== Record excerpts ==
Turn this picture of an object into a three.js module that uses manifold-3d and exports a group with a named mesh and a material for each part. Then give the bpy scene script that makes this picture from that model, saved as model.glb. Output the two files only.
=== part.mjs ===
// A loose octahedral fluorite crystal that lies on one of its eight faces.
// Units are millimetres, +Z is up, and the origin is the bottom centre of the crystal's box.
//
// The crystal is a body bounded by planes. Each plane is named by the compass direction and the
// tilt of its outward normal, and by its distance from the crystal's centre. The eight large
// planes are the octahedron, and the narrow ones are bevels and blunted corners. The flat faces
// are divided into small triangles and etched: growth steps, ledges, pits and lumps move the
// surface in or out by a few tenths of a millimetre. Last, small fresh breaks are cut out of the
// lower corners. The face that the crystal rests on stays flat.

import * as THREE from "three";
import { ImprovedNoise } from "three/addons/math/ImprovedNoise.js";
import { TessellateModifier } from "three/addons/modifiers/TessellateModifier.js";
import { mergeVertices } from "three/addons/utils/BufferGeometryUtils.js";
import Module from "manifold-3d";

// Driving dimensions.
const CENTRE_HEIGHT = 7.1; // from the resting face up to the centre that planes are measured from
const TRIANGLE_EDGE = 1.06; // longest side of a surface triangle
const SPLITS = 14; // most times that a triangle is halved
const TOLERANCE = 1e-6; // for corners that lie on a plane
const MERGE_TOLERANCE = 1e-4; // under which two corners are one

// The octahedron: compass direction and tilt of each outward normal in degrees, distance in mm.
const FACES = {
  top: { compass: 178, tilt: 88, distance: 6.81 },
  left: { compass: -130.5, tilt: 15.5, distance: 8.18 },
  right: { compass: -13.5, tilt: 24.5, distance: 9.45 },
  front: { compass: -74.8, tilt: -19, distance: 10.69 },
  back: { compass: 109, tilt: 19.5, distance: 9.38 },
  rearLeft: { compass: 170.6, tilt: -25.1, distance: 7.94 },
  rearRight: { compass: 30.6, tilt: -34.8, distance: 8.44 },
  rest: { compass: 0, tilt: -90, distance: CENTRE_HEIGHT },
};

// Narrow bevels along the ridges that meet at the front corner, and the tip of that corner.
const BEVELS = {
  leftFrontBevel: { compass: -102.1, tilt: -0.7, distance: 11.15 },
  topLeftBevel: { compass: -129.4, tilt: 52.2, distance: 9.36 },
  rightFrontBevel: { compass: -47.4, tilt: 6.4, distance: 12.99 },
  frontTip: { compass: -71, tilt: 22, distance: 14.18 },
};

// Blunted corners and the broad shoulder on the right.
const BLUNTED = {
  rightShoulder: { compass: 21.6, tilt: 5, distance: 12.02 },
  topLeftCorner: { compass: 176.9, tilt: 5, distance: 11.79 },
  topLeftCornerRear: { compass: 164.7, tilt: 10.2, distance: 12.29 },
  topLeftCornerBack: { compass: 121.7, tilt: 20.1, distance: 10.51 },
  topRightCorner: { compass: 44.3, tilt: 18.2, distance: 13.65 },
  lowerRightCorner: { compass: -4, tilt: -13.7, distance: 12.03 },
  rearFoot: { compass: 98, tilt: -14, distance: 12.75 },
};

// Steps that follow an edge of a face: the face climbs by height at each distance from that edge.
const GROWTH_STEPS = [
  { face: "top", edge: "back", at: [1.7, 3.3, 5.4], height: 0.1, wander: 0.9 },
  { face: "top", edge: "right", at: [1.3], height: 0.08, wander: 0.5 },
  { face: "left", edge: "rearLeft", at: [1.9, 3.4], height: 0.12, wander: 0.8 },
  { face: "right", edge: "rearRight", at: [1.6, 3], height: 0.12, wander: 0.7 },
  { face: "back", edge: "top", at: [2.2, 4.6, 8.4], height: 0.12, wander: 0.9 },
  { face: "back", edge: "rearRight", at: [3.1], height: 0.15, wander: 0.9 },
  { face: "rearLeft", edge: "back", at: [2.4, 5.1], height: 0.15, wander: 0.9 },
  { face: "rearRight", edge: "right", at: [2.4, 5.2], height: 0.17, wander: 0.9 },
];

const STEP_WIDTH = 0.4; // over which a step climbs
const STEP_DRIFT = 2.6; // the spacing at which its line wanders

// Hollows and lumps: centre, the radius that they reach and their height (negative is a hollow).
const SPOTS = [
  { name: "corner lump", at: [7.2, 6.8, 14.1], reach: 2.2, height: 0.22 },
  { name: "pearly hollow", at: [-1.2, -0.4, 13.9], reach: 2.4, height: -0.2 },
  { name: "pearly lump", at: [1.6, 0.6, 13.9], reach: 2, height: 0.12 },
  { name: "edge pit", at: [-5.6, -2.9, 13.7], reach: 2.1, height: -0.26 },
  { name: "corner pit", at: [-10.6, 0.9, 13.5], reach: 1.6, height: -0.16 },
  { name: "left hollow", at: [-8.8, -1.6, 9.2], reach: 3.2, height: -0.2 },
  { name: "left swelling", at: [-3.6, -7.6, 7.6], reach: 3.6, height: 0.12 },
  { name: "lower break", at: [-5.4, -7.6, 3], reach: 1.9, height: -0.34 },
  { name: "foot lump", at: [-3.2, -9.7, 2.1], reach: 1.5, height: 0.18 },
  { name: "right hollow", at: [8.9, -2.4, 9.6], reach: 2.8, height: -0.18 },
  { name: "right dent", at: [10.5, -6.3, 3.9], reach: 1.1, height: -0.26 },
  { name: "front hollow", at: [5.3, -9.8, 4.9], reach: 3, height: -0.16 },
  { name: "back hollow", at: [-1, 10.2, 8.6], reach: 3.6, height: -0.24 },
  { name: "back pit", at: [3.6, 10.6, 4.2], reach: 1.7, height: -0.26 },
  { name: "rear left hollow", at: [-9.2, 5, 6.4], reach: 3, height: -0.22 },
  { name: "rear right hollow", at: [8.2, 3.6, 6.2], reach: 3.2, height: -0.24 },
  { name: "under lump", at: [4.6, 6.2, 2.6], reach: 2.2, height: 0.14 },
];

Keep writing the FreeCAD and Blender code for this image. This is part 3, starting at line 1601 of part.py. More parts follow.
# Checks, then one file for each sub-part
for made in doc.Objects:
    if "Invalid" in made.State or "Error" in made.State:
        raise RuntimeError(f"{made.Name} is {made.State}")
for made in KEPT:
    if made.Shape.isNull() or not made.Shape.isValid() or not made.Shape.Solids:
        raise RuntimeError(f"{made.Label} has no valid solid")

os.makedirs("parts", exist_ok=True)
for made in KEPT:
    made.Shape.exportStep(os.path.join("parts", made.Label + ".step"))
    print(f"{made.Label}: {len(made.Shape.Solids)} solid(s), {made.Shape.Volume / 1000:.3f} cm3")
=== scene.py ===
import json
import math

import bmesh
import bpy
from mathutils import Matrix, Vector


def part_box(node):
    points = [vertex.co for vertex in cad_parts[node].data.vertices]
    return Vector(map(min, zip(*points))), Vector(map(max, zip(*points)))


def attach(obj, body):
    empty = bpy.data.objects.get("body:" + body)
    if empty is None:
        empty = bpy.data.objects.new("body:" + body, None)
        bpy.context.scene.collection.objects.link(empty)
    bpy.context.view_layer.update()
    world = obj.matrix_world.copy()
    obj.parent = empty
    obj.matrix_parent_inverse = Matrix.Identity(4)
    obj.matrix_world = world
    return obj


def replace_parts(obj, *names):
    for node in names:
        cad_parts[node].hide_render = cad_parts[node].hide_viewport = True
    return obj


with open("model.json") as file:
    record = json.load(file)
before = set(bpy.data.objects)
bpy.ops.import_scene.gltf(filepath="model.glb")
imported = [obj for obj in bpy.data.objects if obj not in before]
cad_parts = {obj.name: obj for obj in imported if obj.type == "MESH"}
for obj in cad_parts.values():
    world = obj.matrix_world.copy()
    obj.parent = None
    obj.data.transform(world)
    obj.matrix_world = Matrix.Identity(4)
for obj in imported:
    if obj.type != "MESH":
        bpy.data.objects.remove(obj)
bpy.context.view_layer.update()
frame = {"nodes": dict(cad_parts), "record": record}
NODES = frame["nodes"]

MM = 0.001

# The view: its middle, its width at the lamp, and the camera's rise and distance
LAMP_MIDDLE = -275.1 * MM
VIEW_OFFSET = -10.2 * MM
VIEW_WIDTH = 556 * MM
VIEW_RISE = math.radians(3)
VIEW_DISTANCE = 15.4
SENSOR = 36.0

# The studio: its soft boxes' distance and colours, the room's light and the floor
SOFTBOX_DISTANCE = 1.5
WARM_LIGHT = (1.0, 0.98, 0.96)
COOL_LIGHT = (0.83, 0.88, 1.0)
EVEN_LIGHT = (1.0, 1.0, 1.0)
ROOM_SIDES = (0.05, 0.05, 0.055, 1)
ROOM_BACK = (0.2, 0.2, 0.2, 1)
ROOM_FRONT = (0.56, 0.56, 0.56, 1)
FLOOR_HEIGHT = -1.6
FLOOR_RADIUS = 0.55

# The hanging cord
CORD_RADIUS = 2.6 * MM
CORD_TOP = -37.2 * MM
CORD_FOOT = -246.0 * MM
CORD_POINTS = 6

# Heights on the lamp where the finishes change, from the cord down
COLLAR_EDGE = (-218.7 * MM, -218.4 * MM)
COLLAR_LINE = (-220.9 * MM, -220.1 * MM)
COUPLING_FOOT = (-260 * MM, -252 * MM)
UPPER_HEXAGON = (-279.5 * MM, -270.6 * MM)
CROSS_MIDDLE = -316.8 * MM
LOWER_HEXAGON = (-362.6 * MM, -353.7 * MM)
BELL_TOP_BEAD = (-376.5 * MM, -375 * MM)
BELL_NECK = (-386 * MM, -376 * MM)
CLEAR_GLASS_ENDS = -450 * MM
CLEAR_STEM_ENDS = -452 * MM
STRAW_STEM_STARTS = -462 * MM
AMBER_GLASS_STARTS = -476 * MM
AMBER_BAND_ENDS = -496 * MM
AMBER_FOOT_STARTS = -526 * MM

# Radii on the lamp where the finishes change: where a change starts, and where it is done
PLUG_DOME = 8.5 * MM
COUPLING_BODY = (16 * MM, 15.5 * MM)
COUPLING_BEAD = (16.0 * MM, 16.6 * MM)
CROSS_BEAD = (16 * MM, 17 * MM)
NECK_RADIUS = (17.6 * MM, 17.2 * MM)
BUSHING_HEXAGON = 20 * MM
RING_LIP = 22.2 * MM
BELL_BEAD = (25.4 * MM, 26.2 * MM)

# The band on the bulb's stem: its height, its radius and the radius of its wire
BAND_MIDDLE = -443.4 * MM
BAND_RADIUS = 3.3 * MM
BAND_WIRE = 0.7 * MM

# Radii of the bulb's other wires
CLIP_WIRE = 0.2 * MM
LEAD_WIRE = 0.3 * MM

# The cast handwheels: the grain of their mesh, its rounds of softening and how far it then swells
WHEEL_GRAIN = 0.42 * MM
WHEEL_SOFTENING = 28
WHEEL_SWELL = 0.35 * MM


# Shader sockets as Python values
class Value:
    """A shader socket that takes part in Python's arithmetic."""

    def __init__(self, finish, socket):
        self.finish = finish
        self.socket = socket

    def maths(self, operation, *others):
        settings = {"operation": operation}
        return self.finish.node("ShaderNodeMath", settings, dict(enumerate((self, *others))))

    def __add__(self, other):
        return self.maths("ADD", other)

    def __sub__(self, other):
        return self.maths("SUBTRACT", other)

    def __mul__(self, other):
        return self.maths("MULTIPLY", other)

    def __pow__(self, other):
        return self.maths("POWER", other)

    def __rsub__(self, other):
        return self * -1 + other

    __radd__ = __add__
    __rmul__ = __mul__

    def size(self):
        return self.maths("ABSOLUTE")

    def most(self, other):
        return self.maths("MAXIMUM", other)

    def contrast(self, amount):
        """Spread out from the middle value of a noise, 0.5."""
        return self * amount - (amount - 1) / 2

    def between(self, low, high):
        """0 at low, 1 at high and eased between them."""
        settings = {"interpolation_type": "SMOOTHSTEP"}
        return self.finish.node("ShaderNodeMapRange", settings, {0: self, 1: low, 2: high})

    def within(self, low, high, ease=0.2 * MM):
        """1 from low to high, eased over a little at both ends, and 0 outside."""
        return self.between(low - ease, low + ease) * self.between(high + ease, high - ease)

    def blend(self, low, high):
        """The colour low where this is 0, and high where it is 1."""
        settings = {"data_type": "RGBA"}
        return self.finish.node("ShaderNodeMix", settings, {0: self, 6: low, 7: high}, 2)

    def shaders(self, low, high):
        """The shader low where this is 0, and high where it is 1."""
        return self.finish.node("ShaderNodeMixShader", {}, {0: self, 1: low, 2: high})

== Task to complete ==
From the listing above, output exactly the run of lines that starts with the line containing "Keep writing the" and ends with the line containing "for node in".

== Solution for this exercise ==
Keep writing the FreeCAD and Blender code for this image. This is part 3, starting at line 1601 of part.py. More parts follow.
# Checks, then one file for each sub-part
for made in doc.Objects:
    if "Invalid" in made.State or "Error" in made.State:
        raise RuntimeError(f"{made.Name} is {made.State}")
for made in KEPT:
    if made.Shape.isNull() or not made.Shape.isValid() or not made.Shape.Solids:
        raise RuntimeError(f"{made.Label} has no valid solid")

os.makedirs("parts", exist_ok=True)
for made in KEPT:
    made.Shape.exportStep(os.path.join("parts", made.Label + ".step"))
    print(f"{made.Label}: {len(made.Shape.Solids)} solid(s), {made.Shape.Volume / 1000:.3f} cm3")
=== scene.py ===
import json
import math

import bmesh
import bpy
from mathutils import Matrix, Vector


def part_box(node):
    points = [vertex.co for vertex in cad_parts[node].data.vertices]
    return Vector(map(min, zip(*points))), Vector(map(max, zip(*points)))


def attach(obj, body):
    empty = bpy.data.objects.get("body:" + body)
    if empty is None:
        empty = bpy.data.objects.new("body:" + body, None)
        bpy.context.scene.collection.objects.link(empty)
    bpy.context.view_layer.update()
    world = obj.matrix_world.copy()
    obj.parent = empty
    obj.matrix_parent_inverse = Matrix.Identity(4)
    obj.matrix_world = world
    return obj


def replace_parts(obj, *names):
    for node in names:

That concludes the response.